Quai d'Orsay
Voici un drôle de film : adapté de la BD (le premier tome) éponyme d’Abel Lanzac et de Christophe Blain, Quai d’Orsay marque l’entrée (tardive) de Bertrand Tavernier dans la comédie pure et dure, sorte de réponse, à presque quarante ans de distance, de Que la fête commence dont il reprend la structure éclatée et virevoltante.
Tavernier aime les ruches, les milieux professionnels avec leurs codes, leurs rituels et leurs étranges jargons, peu importe qu’il s’agisse de la police (L.627), d’une école (Ça commence aujourd’hui) ou de l’industrie du cinéma pendant l’Occupation (Laissez‑passer). On l’aura compris, Quai d’Orsay plonge dans un cabinet ministériel, celui du ministre de la Défense du début des années 2000, soit Dominique de Villepin bien sûr, rebaptisé ici Alexandre Taillard de Worms (incarné par un Thierry Lhermitte flamboyant mais au jeu un peu monocorde).

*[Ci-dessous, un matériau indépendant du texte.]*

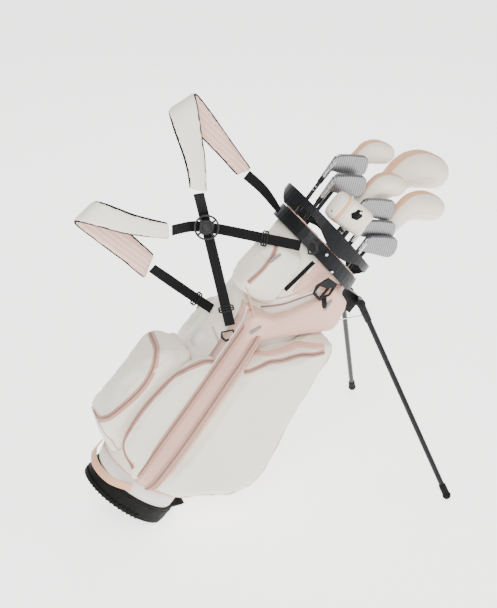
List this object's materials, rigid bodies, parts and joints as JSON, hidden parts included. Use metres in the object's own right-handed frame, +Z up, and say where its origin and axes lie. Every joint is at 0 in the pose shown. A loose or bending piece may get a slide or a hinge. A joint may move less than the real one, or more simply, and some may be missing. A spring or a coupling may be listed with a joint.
{
  "type": "golf club set",
  "caption": "Padded stand bag with a double-strap harness, leaning on two folding legs and holding covered woods, irons and a putter.",
  "frame": {"origin": "on the flat of the boot that the leaning bag rests on, in the middle of its width", "axes": "+Z up, +X from the boot towards the legs' feet, +Y across the bag towards its far side"},
  "size_m": [1.0149, 0.5726, 1.1057],
  "materials": {
    "cream": "soft matte coated fabric",
    "blush": "soft matte coated fabric",
    "tan": "smooth",
    "black": "fine grain",
    "charcoal": "satin",
    "steel": "satin",
    "gunmetal": "dark satin"
  },
  "bodies": {
    "bag": {"bag_shell": "cream", "ball_pocket": "cream", "base_boot": "black", "cooler_pocket": "cream", "cuff_collar": "charcoal", "cuff_hook": "black", "cuff_hoop": "charcoal", "cuff_lining": "blush", "divider_grid": "blush", "divider_sheet": "blush", "far_pocket": "cream", "grab_loop": "tan", "leg_bracket": "black", "long_strap_a": "black", "long_strap_b": "black", "lower_pad": "cream", "lower_strap": "black", "near_pocket": "cream", "side_hook": "black", "strap_hub": "charcoal", "upper_pad": "cream", "upper_pocket": "blush", "upper_strap": "black", "valuables_pocket": "cream"},
    "near_leg": {"near_leg_head": "black", "near_leg_tube": "black", "near_leg_foot": "black"},
    "far_leg": {"far_leg_head": "black", "far_leg_tube": "black", "far_leg_foot": "black"},
    "lever": {"toe_lever": "black"},
    "rod": {"actuator_rod": "steel"},
    "near_link": {"near_link": "steel"},
    "far_link": {"far_link": "steel"},
    "iron_one": {"iron_one_head": "steel", "iron_one_shaft": "black"},
    "iron_two": {"iron_two_head": "steel", "iron_two_shaft": "black"},
    "iron_three": {"iron_three_head": "steel", "iron_three_shaft": "black"},
    "iron_four": {"iron_four_head": "steel", "iron_four_shaft": "black"},
    "iron_five": {"iron_five_head": "steel", "iron_five_shaft": "black"},
    "putter": {"putter": "black", "putter_cover": "cream"},
    "driver": {"driver": "black", "driver_cover": "cream"},
    "fairway_wood": {"fairway_wood": "black", "fairway_wood_cover": "cream"},
    "hybrid_one": {"hybrid_one": "black", "hybrid_one_cover": "cream"},
    "hybrid_two": {"hybrid_two": "black", "hybrid_two_cover": "cream"},
    "towel_ring": {"towel_ring": "charcoal"},
    "panel_pull": {"panel_pull": "gunmetal"},
    "column_pull": {"column_pull": "gunmetal"},
    "valuables_pull": {"valuables_pull": "gunmetal"}
  },
  "joints": [
    {"name": "near_leg_fold", "type": "hinge", "parent": "bag", "child": "near_leg", "pos_m": [0.56643, -0.055, 0.51674], "axis": [0.3182, 0.9037, -0.2865], "range_deg": [0, 62]},
    {"name": "far_leg_fold", "type": "hinge", "parent": "bag", "child": "far_leg", "pos_m": [0.56643, 0.055, 0.51674], "axis": [-0.3182, 0.9037, 0.2865], "range_deg": [0, 62]},
    {"name": "lever_tilt", "type": "hinge", "parent": "bag", "child": "lever", "pos_m": [0.0145, 0, 0.0065], "axis": [0, 1, 0], "range_deg": [0, 42]},
    {"name": "rod_slide", "type": "slide", "parent": "bag", "child": "rod", "axis": [-0.6691, 0, -0.7431], "range_m": [0, 0.041]},
    {"name": "near_link_turn", "type": "hinge", "parent": "rod", "child": "near_link", "pos_m": [0.45894, -0.0225, 0.46012], "axis": [-0.2882, -0.9106, 0.2961], "range_deg": [0, 17.13]},
    {"name": "far_link_turn", "type": "hinge", "parent": "rod", "child": "far_link", "pos_m": [0.45894, 0.0225, 0.46012], "axis": [0.2882, -0.9106, -0.2961], "range_deg": [0, 17.13]},
    {"name": "iron_one_lift", "type": "slide", "parent": "bag", "child": "iron_one", "axis": [0.6388, 0, 0.7694], "range_m": [0, 0.25]},
    {"name": "iron_two_lift", "type": "slide", "parent": "bag", "child": "iron_two", "axis": [0.6388, 0, 0.7694], "range_m": [0, 0.25]},
    {"name": "iron_three_lift", "type": "slide", "parent": "bag", "child": "iron_three", "axis": [0.6691, 0, 0.7431], "range_m": [0, 0.25]},
    {"name": "iron_four_lift", "type": "slide", "parent": "bag", "child": "iron_four", "axis": [0.6691, 0, 0.7431], "range_m": [0, 0.25]},
    {"name": "iron_five_lift", "type": "slide", "parent": "bag", "child": "iron_five", "axis": [0.6691, 0, 0.7431], "range_m": [0, 0.25]},
    {"name": "putter_lift", "type": "slide", "parent": "bag", "child": "putter", "axis": [0.6691, 0, 0.7431], "range_m": [0, 0.25]},
    {"name": "driver_lift", "type": "slide", "parent": "bag", "child": "driver", "axis": [0.7071, 0, 0.7071], "range_m": [0, 0.25]},
    {"name": "fairway_wood_lift", "type": "slide", "parent": "bag", "child": "fairway_wood", "axis": [0.7314, 0, 0.682], "range_m": [0, 0.25]},
    {"name": "hybrid_one_lift", "type": "slide", "parent": "bag", "child": "hybrid_one", "axis": [0.6691, 0, 0.7431], "range_m": [0, 0.25]},
    {"name": "hybrid_two_lift", "type": "slide", "parent": "bag", "child": "hybrid_two", "axis": [0.6691, 0, 0.7431], "range_m": [0, 0.25]},
    {"name": "towel_ring_swing", "type": "hinge", "parent": "bag", "child": "towel_ring", "pos_m": [0.44055, -0.1405, 0.64892], "axis": [-0.7431, 0, 0.6691], "range_deg": [0, 80]},
    {"name": "panel_pull_slide", "type": "slide", "parent": "bag", "child": "panel_pull", "axis": [-0.9912, 0, -0.132], "range_m": [0, 0.1]},
    {"name": "column_pull_slide", "type": "slide", "parent": "bag", "child": "column_pull", "axis": [-0.6691, 0, -0.7431], "range_m": [0, 0.3]},
    {"name": "valuables_pull_slide", "type": "slide", "parent": "bag", "child": "valuables_pull", "axis": [-0.6691, 0, -0.7431], "range_m": [0, 0.09]}
  ],
  "couplings": [
    {"joint": "far_leg_fold", "follows": "near_leg_fold", "ratio": 1},
    {"joint": "lever_tilt", "follows": "near_leg_fold", "ratio": 0.67742},
    {"joint": "rod_slide", "follows": "near_leg_fold", "m_per_rad": 0.037704},
    {"joint": "near_link_turn", "follows": "near_leg_fold", "ratio": 0.27547},
    {"joint": "far_link_turn", "follows": "near_leg_fold", "ratio": 0.27547}
  ]
}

Une tornade d’idées et d’énergie qui transmet au film son rythme intense.
À travers les yeux d’Arthur le candide (Raphaël Personnaz, La princesse de Montpensier), un jeune conseiller préposé à l’écriture des discours du Ministre, et de Claude Maupas (Arestrup, contenu et très bon), directeur de cabinet et véritable Gepetto du poète à la crinière cendrée, Tavernier raconte moins une histoire en particulier ‑même si le film invente une crise diplomatique avec un pays imaginaire, le Lousdemistan, et se tend vers le fameux discours prononcé par Villepin à l’ONU en février 2003‑ qu’il ne prend le pouls d’un petit milieu toujours essoufflé, terrorisé à l’idée de ne pas être à l’heure d’un monde qui va décidément trop vite (même sentiment de vitesse que dans L’exercice de l’État de Schoeller, mais traité ici sur le mode de la farce bouffonne) et soumis à une excitation aussi vaine que perpétuelle.
Le canard s’agite dans tous les sens, brasse un vent immense, mais ne possède pas de véritable tête. Le fameux « langage » du film, d’usage strictement stratégique, ne renvoie jamais à aucune idée, il sonne désespérément creux. De ce point de vue, le film de Tavernier sonne terriblement juste : parler pour ne rien dire, faire passer les illuminations idiotes des communicants pour des visions politiques, etc.
On aurait pu s’attendre à ce que Tavernier, l’extrême cinéphile, s’emparant de la chose politique, aille chercher ses modèles du côté de Preminger (Tempête à Washington), de Schaffner (Que le meilleur l’emporte) ou de Ford (Le soleil brille pour tout le monde), plutôt que dans la comédie américaine des années 1930 et 40, et la verve acide d’un Lubitsch. Le film oscille ainsi entre la vitesse d’un Preston Sturges ‑dialogues écrits au cordeau‑, des effets visuels à la Claude Zidi (ces piles de papiers qui s’envolent à chaque irruption du ministre) et une forme modeste, empruntée à la série télé (décidément un modèle contemporain, voir La vie d’Adèle).